_Supplied material_:
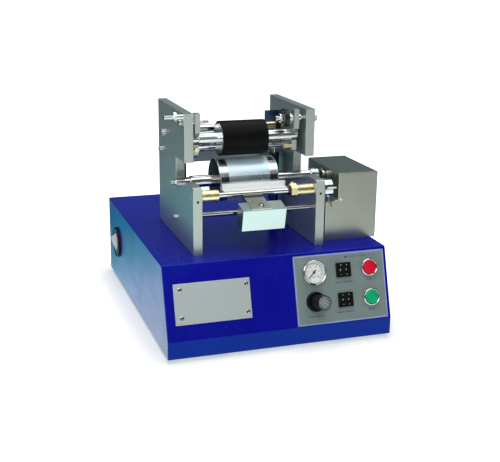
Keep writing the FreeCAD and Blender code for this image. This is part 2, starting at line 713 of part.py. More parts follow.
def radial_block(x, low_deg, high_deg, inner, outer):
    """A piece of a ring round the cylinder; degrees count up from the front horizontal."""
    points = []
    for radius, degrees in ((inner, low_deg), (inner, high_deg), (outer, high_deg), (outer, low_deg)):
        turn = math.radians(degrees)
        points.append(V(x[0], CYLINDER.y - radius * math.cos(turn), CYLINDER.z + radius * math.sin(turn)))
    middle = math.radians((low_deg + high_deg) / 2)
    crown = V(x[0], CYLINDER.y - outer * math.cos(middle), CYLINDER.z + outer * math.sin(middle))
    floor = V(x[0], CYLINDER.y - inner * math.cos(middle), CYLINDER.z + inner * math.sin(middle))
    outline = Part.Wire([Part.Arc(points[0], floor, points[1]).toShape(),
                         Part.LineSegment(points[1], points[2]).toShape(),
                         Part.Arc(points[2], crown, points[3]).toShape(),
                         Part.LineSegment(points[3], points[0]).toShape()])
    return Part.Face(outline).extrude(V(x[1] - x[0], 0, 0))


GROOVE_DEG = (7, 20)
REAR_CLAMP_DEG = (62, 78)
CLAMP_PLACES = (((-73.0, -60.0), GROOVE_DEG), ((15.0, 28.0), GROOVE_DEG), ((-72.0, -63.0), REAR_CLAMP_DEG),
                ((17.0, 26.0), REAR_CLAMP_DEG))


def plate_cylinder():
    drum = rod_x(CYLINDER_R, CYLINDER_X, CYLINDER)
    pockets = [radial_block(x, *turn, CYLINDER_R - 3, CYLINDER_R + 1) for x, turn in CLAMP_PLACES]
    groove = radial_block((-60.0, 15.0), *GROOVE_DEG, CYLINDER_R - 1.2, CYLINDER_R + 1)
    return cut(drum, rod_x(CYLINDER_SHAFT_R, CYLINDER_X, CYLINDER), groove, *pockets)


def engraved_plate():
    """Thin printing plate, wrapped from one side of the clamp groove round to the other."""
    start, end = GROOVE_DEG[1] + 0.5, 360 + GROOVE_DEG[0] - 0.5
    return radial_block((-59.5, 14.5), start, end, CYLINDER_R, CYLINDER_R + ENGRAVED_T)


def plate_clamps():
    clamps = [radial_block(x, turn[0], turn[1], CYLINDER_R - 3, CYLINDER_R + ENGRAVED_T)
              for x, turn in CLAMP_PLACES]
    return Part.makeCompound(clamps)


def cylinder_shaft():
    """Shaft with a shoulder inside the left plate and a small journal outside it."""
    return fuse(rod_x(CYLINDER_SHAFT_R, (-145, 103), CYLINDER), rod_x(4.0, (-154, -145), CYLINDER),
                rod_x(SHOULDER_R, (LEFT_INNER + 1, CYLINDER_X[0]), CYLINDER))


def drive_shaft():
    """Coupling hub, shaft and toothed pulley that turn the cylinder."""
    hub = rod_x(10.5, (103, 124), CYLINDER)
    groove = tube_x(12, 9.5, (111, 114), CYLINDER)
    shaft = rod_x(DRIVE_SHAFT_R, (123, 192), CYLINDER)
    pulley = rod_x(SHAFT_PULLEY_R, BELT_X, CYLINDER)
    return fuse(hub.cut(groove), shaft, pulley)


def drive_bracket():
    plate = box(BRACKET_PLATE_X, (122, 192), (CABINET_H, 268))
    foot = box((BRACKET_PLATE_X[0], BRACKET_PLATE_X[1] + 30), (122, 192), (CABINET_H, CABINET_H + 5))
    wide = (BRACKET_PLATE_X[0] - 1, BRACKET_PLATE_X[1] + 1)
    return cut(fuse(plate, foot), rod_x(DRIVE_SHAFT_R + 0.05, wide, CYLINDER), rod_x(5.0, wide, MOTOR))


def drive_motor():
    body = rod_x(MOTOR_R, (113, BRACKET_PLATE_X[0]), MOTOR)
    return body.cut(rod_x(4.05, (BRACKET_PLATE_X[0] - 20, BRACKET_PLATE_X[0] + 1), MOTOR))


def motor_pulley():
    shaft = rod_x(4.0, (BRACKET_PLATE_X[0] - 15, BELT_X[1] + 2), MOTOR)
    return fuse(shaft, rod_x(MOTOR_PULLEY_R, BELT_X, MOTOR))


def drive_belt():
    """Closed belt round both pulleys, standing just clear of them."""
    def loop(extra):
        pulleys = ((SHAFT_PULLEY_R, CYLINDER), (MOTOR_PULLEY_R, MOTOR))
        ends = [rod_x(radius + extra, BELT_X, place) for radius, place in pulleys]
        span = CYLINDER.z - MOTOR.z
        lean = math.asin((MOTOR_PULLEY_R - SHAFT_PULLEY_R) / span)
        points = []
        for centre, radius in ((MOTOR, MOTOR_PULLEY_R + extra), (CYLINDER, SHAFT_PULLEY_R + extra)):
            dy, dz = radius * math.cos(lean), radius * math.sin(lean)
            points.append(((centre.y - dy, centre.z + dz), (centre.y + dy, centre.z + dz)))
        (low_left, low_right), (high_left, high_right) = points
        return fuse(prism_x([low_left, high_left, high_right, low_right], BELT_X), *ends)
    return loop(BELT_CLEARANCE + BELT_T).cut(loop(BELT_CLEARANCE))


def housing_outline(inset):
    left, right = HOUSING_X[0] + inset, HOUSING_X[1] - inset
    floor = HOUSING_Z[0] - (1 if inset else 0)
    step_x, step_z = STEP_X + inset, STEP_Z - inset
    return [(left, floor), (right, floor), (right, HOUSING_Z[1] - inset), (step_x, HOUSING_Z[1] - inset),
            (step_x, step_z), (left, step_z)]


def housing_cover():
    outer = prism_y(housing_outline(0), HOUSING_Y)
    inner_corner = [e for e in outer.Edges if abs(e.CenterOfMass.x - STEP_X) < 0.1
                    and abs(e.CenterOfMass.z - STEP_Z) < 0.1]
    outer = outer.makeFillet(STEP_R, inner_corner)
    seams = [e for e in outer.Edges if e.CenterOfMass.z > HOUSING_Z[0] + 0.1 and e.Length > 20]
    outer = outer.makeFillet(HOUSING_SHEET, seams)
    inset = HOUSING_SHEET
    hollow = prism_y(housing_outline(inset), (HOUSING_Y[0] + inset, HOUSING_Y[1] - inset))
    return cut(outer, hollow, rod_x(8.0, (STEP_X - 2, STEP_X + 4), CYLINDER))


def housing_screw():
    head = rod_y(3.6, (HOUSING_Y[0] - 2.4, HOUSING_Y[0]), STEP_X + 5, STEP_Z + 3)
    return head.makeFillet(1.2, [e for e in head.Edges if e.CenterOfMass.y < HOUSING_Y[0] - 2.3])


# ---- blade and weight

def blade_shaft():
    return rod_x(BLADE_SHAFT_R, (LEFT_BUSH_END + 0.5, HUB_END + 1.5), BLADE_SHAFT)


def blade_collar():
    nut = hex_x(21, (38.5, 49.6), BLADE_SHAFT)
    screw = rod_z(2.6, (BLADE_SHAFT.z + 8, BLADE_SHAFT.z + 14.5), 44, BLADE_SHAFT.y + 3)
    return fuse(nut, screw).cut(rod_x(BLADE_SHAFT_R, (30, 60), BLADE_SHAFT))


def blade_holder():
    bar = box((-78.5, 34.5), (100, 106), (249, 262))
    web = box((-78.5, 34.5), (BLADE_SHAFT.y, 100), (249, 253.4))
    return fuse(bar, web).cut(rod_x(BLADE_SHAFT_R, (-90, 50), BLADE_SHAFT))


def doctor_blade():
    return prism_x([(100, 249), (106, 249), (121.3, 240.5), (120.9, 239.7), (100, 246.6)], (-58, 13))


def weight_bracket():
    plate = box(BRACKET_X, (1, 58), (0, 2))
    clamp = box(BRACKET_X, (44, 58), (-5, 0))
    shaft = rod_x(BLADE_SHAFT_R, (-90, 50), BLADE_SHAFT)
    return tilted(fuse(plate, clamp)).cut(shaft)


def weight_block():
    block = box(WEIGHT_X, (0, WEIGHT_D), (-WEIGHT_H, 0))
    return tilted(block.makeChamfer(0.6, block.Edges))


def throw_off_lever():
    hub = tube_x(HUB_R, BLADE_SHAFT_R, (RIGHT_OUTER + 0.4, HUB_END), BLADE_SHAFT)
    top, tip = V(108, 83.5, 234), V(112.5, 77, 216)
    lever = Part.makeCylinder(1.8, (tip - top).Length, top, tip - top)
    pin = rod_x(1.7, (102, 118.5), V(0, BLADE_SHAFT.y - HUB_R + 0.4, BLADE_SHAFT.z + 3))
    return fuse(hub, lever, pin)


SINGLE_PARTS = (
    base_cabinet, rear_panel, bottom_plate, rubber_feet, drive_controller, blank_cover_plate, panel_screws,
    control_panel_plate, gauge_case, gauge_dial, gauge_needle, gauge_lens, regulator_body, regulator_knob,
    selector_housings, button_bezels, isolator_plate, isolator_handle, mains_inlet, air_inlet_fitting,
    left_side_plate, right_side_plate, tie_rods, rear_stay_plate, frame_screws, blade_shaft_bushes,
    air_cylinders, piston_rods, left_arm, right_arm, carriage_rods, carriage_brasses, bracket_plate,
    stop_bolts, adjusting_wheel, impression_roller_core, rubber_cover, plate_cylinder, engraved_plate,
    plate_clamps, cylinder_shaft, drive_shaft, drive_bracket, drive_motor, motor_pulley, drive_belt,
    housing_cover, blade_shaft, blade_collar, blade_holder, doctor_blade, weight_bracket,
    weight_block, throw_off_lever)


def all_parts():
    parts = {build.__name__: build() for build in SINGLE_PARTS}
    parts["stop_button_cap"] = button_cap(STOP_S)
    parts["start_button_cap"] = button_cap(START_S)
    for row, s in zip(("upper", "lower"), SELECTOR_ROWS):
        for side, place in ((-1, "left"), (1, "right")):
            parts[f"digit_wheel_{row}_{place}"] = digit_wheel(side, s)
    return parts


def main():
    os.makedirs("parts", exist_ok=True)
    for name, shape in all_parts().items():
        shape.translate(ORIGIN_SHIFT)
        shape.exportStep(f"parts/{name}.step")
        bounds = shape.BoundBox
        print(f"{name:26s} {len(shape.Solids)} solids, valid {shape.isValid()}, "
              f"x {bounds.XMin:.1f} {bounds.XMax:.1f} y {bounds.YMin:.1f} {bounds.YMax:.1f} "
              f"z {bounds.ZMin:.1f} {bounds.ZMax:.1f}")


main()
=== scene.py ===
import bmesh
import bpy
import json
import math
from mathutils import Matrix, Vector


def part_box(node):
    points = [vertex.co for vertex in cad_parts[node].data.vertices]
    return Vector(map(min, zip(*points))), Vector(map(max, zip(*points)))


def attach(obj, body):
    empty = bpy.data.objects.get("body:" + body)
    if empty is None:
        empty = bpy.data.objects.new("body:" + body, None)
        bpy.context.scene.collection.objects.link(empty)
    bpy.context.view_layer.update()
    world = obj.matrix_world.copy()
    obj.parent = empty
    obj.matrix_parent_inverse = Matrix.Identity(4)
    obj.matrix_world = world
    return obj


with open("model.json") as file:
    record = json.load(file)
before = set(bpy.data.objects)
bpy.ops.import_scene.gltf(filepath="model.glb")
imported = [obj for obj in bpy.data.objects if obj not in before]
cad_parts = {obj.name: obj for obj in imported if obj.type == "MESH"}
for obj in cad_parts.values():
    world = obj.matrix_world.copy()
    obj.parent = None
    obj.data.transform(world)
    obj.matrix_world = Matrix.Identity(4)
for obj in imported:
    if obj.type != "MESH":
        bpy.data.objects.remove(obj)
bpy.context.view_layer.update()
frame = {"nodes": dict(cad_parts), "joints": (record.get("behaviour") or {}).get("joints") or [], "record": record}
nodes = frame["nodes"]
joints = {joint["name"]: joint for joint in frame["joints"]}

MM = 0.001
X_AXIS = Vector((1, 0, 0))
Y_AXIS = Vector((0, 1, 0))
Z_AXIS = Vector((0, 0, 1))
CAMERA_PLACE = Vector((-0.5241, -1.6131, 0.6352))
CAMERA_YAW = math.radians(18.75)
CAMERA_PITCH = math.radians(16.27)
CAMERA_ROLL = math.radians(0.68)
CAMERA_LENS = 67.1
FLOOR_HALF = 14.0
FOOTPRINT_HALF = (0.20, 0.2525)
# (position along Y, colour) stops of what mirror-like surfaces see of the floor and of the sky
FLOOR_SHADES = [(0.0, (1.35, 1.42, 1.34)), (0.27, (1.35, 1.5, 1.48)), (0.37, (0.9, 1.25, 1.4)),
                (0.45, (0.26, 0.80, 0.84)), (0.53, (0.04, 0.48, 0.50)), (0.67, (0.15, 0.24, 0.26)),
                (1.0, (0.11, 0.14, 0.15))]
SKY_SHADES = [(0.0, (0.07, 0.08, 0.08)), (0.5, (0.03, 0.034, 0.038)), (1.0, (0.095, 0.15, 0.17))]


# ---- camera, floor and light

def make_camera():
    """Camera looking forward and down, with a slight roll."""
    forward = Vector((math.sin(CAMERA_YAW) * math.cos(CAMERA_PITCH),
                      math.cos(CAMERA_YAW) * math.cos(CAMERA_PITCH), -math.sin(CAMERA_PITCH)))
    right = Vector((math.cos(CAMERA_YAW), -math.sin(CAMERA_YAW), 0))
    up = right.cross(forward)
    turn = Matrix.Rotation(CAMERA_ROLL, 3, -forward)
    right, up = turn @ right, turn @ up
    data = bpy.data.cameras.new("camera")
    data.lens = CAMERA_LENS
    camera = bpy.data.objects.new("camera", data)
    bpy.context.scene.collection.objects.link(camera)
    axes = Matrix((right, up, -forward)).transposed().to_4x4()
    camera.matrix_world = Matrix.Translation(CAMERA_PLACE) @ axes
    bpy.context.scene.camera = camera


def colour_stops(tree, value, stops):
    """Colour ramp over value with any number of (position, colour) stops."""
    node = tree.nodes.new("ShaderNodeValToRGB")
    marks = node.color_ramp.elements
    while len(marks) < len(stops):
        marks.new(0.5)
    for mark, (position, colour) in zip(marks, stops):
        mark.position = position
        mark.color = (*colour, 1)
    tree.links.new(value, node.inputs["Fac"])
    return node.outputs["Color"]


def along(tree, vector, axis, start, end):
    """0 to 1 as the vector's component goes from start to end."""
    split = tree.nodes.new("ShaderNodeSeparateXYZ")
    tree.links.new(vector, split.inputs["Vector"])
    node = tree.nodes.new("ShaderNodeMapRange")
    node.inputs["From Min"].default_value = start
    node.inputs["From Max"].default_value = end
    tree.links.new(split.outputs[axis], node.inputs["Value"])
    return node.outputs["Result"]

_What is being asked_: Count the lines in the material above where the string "imported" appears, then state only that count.

_Task solution_: 3